BEGIN
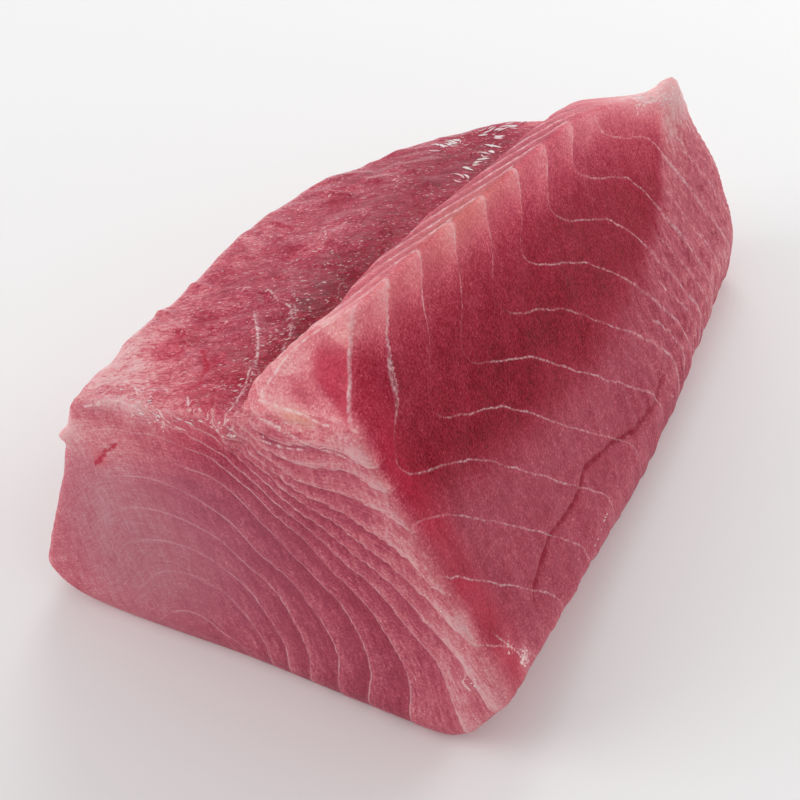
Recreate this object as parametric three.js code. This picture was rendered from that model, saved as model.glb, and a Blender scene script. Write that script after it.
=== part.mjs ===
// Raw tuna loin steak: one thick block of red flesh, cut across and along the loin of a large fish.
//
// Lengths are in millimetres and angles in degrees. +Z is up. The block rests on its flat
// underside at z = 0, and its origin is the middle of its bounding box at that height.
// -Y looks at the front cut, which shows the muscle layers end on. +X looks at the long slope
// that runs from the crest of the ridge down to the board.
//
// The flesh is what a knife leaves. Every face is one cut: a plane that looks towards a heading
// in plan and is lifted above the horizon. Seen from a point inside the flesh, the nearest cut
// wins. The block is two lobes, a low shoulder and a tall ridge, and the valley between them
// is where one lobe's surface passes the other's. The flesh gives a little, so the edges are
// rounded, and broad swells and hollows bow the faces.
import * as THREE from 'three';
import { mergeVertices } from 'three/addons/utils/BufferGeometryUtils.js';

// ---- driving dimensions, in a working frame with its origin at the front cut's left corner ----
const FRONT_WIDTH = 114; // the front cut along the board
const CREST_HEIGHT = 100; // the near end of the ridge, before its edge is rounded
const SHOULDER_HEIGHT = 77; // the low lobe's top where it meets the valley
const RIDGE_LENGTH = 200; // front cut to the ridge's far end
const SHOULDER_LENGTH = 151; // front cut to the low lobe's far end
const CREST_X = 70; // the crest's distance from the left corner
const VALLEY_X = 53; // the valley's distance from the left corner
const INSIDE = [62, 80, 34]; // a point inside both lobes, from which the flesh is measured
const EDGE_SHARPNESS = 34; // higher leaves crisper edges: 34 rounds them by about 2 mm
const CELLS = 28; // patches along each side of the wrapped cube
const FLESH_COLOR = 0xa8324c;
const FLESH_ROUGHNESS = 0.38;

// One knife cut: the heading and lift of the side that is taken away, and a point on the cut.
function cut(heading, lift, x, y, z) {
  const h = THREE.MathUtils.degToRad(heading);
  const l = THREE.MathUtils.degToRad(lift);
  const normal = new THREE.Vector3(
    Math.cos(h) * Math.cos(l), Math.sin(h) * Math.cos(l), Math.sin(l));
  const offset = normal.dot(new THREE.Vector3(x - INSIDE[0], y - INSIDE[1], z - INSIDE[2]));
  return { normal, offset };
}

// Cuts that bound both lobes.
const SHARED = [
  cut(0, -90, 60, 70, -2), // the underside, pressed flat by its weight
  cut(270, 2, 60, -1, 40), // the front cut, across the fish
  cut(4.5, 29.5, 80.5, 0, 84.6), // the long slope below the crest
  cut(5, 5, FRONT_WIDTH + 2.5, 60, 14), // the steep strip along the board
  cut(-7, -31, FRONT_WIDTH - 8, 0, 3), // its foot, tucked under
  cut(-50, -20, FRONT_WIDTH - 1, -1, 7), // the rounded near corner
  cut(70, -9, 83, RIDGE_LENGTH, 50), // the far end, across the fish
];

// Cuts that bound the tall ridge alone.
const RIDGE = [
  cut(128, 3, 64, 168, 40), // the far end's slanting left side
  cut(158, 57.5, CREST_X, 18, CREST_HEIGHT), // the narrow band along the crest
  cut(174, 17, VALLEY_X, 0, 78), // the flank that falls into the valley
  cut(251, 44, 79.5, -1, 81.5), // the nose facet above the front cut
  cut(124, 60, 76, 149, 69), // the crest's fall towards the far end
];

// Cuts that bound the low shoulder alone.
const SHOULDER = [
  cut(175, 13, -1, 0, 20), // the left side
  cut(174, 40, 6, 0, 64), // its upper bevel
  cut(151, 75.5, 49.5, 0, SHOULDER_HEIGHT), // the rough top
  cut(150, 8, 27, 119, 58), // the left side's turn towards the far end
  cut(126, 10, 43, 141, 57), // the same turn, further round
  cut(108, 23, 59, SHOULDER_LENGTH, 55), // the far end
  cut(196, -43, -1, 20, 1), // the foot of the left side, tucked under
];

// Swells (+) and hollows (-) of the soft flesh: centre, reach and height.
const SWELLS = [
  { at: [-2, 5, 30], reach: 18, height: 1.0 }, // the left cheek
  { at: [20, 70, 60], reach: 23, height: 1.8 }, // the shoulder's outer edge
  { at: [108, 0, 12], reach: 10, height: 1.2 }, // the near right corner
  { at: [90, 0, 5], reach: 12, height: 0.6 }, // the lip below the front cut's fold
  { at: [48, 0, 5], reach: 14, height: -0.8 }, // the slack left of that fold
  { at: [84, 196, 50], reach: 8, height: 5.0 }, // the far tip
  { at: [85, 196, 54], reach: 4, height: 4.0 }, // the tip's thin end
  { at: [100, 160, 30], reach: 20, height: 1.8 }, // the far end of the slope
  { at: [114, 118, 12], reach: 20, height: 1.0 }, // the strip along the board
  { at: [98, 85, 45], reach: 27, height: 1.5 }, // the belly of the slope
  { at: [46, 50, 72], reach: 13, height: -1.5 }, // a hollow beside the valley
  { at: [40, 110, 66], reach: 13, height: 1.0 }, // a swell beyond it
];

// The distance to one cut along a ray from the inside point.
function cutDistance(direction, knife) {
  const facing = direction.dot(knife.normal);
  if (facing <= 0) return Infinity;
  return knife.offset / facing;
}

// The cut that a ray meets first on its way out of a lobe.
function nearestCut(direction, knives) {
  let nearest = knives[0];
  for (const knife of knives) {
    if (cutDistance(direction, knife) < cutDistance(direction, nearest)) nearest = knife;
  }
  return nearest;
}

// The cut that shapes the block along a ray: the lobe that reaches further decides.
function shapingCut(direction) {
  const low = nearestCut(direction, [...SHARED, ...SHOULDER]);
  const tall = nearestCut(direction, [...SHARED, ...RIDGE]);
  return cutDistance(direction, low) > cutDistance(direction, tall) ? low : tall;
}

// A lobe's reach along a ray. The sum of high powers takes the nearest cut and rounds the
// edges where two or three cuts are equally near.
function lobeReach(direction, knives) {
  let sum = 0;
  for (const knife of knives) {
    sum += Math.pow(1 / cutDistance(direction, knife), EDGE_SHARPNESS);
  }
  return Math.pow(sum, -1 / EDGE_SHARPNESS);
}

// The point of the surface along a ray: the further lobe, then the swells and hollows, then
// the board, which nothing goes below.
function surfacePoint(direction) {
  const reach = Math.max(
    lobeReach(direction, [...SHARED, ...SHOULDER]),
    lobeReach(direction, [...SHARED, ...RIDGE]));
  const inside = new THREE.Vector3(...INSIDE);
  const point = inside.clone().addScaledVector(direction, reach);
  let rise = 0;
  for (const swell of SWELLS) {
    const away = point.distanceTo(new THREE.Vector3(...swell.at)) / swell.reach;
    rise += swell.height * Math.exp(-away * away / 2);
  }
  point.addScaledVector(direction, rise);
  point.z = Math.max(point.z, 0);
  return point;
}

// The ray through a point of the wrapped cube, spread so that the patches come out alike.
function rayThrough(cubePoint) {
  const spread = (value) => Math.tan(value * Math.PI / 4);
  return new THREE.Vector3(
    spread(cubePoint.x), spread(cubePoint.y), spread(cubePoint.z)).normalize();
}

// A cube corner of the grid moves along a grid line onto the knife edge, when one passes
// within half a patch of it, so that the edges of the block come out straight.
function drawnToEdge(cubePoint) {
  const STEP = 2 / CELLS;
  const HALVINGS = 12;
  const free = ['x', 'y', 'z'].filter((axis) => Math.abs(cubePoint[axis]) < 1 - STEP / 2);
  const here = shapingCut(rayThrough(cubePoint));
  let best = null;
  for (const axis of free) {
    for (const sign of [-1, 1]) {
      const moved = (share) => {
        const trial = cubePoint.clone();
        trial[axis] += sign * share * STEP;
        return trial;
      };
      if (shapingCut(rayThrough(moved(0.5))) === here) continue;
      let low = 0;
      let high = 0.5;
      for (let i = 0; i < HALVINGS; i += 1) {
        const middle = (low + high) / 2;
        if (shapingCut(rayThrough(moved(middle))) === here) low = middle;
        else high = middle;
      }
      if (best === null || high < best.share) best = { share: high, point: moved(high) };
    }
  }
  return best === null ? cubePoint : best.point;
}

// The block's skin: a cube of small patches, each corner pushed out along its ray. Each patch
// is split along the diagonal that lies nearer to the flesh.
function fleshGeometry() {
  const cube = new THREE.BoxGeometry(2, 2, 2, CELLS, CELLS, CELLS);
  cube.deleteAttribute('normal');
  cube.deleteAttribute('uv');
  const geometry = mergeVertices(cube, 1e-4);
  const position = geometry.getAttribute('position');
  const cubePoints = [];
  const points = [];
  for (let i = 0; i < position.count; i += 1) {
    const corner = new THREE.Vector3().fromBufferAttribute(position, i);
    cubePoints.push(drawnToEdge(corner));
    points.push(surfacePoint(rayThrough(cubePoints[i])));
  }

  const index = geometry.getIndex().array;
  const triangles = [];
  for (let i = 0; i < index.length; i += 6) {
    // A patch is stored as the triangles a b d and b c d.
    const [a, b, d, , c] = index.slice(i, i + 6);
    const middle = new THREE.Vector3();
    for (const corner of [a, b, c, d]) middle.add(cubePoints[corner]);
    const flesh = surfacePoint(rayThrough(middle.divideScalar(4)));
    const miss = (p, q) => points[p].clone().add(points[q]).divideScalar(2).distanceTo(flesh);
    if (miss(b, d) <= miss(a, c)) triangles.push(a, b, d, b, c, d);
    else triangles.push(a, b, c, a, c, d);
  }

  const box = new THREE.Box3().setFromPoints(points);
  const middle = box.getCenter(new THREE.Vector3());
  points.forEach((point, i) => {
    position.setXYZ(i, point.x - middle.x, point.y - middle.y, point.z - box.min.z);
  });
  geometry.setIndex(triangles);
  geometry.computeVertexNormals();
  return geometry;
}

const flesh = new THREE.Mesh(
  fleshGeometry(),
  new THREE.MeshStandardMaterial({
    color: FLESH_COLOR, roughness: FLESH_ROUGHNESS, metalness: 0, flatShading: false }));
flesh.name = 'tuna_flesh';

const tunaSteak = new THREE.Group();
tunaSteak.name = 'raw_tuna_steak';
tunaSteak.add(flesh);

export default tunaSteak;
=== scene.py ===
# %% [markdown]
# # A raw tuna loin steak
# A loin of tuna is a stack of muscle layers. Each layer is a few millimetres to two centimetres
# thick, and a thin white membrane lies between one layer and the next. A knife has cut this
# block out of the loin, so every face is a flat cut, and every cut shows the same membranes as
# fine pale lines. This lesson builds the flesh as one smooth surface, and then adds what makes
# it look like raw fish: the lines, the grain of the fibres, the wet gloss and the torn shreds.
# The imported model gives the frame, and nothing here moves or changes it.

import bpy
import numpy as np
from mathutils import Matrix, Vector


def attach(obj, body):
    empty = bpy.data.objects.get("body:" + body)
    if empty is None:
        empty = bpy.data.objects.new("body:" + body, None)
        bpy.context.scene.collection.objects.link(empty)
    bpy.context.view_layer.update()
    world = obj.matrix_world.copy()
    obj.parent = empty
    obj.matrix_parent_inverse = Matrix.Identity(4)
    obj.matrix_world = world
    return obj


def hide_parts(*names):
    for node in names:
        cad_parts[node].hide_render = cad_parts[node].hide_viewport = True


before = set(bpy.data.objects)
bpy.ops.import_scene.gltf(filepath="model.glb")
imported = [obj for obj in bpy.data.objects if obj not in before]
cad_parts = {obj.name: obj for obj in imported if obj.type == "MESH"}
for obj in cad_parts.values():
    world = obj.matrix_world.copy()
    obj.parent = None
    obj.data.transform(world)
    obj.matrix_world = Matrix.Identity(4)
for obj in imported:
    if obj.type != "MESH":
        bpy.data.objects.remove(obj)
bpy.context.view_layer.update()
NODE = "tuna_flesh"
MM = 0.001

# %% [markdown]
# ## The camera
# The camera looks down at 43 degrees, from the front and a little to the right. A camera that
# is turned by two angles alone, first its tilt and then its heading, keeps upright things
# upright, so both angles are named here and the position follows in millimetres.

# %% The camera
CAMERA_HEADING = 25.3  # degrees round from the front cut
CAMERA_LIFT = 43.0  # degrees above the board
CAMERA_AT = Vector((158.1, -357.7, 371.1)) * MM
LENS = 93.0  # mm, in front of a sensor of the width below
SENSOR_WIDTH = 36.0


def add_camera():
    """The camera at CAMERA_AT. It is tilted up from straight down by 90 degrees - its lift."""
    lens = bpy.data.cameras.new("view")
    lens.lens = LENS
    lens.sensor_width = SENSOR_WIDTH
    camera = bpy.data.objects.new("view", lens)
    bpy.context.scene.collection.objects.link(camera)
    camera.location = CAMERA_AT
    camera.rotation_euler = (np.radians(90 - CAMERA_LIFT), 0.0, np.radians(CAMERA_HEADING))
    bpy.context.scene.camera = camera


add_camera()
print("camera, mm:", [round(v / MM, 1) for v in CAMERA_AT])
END
◆ **Goal**:
Begin with the line that contains "cad_parts[node].hide_render = cad_parts[node].hide_viewport" and quote each line after it exactly, stopping after the last line of the data.

◆ **Solution for this problem**:
        cad_parts[node].hide_render = cad_parts[node].hide_viewport = True


before = set(bpy.data.objects)
bpy.ops.import_scene.gltf(filepath="model.glb")
imported = [obj for obj in bpy.data.objects if obj not in before]
cad_parts = {obj.name: obj for obj in imported if obj.type == "MESH"}
for obj in cad_parts.values():
    world = obj.matrix_world.copy()
    obj.parent = None
    obj.data.transform(world)
    obj.matrix_world = Matrix.Identity(4)
for obj in imported:
    if obj.type != "MESH":
        bpy.data.objects.remove(obj)
bpy.context.view_layer.update()
NODE = "tuna_flesh"
MM = 0.001

# %% [markdown]
# ## The camera
# The camera looks down at 43 degrees, from the front and a little to the right. A camera that
# is turned by two angles alone, first its tilt and then its heading, keeps upright things
# upright, so both angles are named here and the position follows in millimetres.

# %% The camera
CAMERA_HEADING = 25.3  # degrees round from the front cut
CAMERA_LIFT = 43.0  # degrees above the board
CAMERA_AT = Vector((158.1, -357.7, 371.1)) * MM
LENS = 93.0  # mm, in front of a sensor of the width below
SENSOR_WIDTH = 36.0


def add_camera():
    """The camera at CAMERA_AT. It is tilted up from straight down by 90 degrees - its lift."""
    lens = bpy.data.cameras.new("view")
    lens.lens = LENS
    lens.sensor_width = SENSOR_WIDTH
    camera = bpy.data.objects.new("view", lens)
    bpy.context.scene.collection.objects.link(camera)
    camera.location = CAMERA_AT
    camera.rotation_euler = (np.radians(90 - CAMERA_LIFT), 0.0, np.radians(CAMERA_HEADING))
    bpy.context.scene.camera = camera


add_camera()
print("camera, mm:", [round(v / MM, 1) for v in CAMERA_AT])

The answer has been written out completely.